Task to carry out:
Make an exact copy of the lines below.
-=-=-=-=-
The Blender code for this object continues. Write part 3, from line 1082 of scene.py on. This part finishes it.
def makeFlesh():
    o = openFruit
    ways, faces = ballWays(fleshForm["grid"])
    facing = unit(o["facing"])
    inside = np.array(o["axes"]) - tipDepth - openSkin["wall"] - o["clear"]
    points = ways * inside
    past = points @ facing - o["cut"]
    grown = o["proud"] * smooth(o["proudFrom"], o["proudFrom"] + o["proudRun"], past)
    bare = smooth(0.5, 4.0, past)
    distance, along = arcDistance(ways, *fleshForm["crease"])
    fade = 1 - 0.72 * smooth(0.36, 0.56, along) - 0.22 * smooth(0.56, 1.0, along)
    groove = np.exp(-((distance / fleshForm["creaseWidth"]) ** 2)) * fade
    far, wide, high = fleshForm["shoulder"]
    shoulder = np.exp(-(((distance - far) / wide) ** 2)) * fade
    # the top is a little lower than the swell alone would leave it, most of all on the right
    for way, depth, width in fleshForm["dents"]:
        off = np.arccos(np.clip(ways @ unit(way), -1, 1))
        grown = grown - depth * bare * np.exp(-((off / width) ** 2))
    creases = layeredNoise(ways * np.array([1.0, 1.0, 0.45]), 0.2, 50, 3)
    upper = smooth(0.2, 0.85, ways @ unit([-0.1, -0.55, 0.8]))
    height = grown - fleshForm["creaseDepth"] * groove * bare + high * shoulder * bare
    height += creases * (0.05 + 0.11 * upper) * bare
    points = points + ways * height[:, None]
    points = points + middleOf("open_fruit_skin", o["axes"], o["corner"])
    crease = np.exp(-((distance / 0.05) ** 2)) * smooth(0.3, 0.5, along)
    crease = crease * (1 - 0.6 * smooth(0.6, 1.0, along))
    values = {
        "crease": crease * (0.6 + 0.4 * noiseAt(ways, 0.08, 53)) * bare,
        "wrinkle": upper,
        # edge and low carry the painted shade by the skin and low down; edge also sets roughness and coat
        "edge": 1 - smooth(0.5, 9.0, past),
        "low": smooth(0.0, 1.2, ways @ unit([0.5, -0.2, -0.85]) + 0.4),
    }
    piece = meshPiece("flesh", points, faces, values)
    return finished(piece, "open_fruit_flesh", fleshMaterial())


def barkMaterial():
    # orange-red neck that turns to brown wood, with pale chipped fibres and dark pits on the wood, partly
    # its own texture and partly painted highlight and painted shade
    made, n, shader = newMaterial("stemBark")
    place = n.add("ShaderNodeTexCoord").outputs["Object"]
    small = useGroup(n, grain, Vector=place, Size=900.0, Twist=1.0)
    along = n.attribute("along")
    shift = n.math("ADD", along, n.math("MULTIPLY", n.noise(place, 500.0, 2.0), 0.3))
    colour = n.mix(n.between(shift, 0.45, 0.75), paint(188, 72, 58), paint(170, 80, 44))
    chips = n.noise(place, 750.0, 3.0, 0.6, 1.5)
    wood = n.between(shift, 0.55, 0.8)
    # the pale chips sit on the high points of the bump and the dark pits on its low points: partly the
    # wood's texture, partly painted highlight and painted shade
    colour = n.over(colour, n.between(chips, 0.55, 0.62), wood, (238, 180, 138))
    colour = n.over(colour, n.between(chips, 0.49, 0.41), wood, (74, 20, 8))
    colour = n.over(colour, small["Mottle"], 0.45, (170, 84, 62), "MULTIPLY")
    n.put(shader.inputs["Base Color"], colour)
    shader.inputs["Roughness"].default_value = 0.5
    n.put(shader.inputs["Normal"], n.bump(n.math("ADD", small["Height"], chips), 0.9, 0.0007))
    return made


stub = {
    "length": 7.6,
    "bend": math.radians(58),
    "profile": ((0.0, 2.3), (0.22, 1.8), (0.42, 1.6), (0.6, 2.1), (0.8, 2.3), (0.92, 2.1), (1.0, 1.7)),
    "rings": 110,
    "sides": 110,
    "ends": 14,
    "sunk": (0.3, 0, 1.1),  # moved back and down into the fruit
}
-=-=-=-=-
Result of the task:
The Blender code for this object continues. Write part 3, from line 1082 of scene.py on. This part finishes it.
def makeFlesh():
    o = openFruit
    ways, faces = ballWays(fleshForm["grid"])
    facing = unit(o["facing"])
    inside = np.array(o["axes"]) - tipDepth - openSkin["wall"] - o["clear"]
    points = ways * inside
    past = points @ facing - o["cut"]
    grown = o["proud"] * smooth(o["proudFrom"], o["proudFrom"] + o["proudRun"], past)
    bare = smooth(0.5, 4.0, past)
    distance, along = arcDistance(ways, *fleshForm["crease"])
    fade = 1 - 0.72 * smooth(0.36, 0.56, along) - 0.22 * smooth(0.56, 1.0, along)
    groove = np.exp(-((distance / fleshForm["creaseWidth"]) ** 2)) * fade
    far, wide, high = fleshForm["shoulder"]
    shoulder = np.exp(-(((distance - far) / wide) ** 2)) * fade
    # the top is a little lower than the swell alone would leave it, most of all on the right
    for way, depth, width in fleshForm["dents"]:
        off = np.arccos(np.clip(ways @ unit(way), -1, 1))
        grown = grown - depth * bare * np.exp(-((off / width) ** 2))
    creases = layeredNoise(ways * np.array([1.0, 1.0, 0.45]), 0.2, 50, 3)
    upper = smooth(0.2, 0.85, ways @ unit([-0.1, -0.55, 0.8]))
    height = grown - fleshForm["creaseDepth"] * groove * bare + high * shoulder * bare
    height += creases * (0.05 + 0.11 * upper) * bare
    points = points + ways * height[:, None]
    points = points + middleOf("open_fruit_skin", o["axes"], o["corner"])
    crease = np.exp(-((distance / 0.05) ** 2)) * smooth(0.3, 0.5, along)
    crease = crease * (1 - 0.6 * smooth(0.6, 1.0, along))
    values = {
        "crease": crease * (0.6 + 0.4 * noiseAt(ways, 0.08, 53)) * bare,
        "wrinkle": upper,
        # edge and low carry the painted shade by the skin and low down; edge also sets roughness and coat
        "edge": 1 - smooth(0.5, 9.0, past),
        "low": smooth(0.0, 1.2, ways @ unit([0.5, -0.2, -0.85]) + 0.4),
    }
    piece = meshPiece("flesh", points, faces, values)
    return finished(piece, "open_fruit_flesh", fleshMaterial())


def barkMaterial():
    # orange-red neck that turns to brown wood, with pale chipped fibres and dark pits on the wood, partly
    # its own texture and partly painted highlight and painted shade
    made, n, shader = newMaterial("stemBark")
    place = n.add("ShaderNodeTexCoord").outputs["Object"]
    small = useGroup(n, grain, Vector=place, Size=900.0, Twist=1.0)
    along = n.attribute("along")
    shift = n.math("ADD", along, n.math("MULTIPLY", n.noise(place, 500.0, 2.0), 0.3))
    colour = n.mix(n.between(shift, 0.45, 0.75), paint(188, 72, 58), paint(170, 80, 44))
    chips = n.noise(place, 750.0, 3.0, 0.6, 1.5)
    wood = n.between(shift, 0.55, 0.8)
    # the pale chips sit on the high points of the bump and the dark pits on its low points: partly the
    # wood's texture, partly painted highlight and painted shade
    colour = n.over(colour, n.between(chips, 0.55, 0.62), wood, (238, 180, 138))
    colour = n.over(colour, n.between(chips, 0.49, 0.41), wood, (74, 20, 8))
    colour = n.over(colour, small["Mottle"], 0.45, (170, 84, 62), "MULTIPLY")
    n.put(shader.inputs["Base Color"], colour)
    shader.inputs["Roughness"].default_value = 0.5
    n.put(shader.inputs["Normal"], n.bump(n.math("ADD", small["Height"], chips), 0.9, 0.0007))
    return made


stub = {
    "length": 7.6,
    "bend": math.radians(58),
    "profile": ((0.0, 2.3), (0.22, 1.8), (0.42, 1.6), (0.6, 2.1), (0.8, 2.3), (0.92, 2.1), (1.0, 1.7)),
    "rings": 110,
    "sides": 110,
    "ends": 14,
    "sunk": (0.3, 0, 1.1),  # moved back and down into the fruit
}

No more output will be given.